The severity of failures documented in the database are categorized as either critical, degradation, incipient, or unknown severity.

Data received from the participating companies are quality checked by the OREDA project manager and on acceptance are anonymised, with respect to the data contributor, before being transferred to the Release database. The manufacture names of the equipment are visible.

The current topside database (phase XIV) contains data from 330 installations, over 20,500 pieces of equipment, more than 40,500 failure records, and close to 85,000 maintenance records. The subsea database contains data from 185 installations, more than 3,100 equipment items, almost 8,000 subunits and over 64,000 maintainable items with more than 3,000 failure events. Access to the full database, to the search and analysis functions of the OREDA software, is restricted to the OREDA member companies and contractors working with member companies. Third party users can access a subset of the data and search filters by taking out an annual subscription to OREDA@Cloud through DNV Veracity Marketplace site OREDA@ Cloud | Veracity by DNV

==Database structure==
Data are entered by installation and by owner. Each piece of equipment (e.g. a gas turbine) constitutes a single database inventory record, which includes a technical description of the equipment, and of its environmental and operating conditions, along with all associated failure events. Every failure event is given a set of data including failure cause, date, effect, and mode. Corrective and preventive maintenance data are also included.

==Software==
The OREDA software handles data acquisition, analysis and collation. Features include advanced data search, automated data transfer, quality checking, reliability analyses, a tailor-made module for subsea data, and the option to configure user-defined applications. It can also be used to collect internal company data.

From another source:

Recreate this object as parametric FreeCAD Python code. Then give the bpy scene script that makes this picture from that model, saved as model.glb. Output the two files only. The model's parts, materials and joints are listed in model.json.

The software released in concert with the 6th edition of the OREDA Handbook, contains an expanded set of equipment classes, including common subsea components, subsea control systems, subsea power cables, subsea pumps, and subsea vessels.

In 2021, OREDA@Cloud (OREDA) was launched to replace the PC based installed database with access via any web browser application.

==Impact==
Use of the OREDA database has "led to significant savings in the development and operation of oil and gas facilities."

OREDA's example has inspired the creation of similar inter-company cooperation projects in related fields, such as the SPARTA (System Performance, Availability and Reliability Trend Analysis) database created by the wind farm industry in the UK.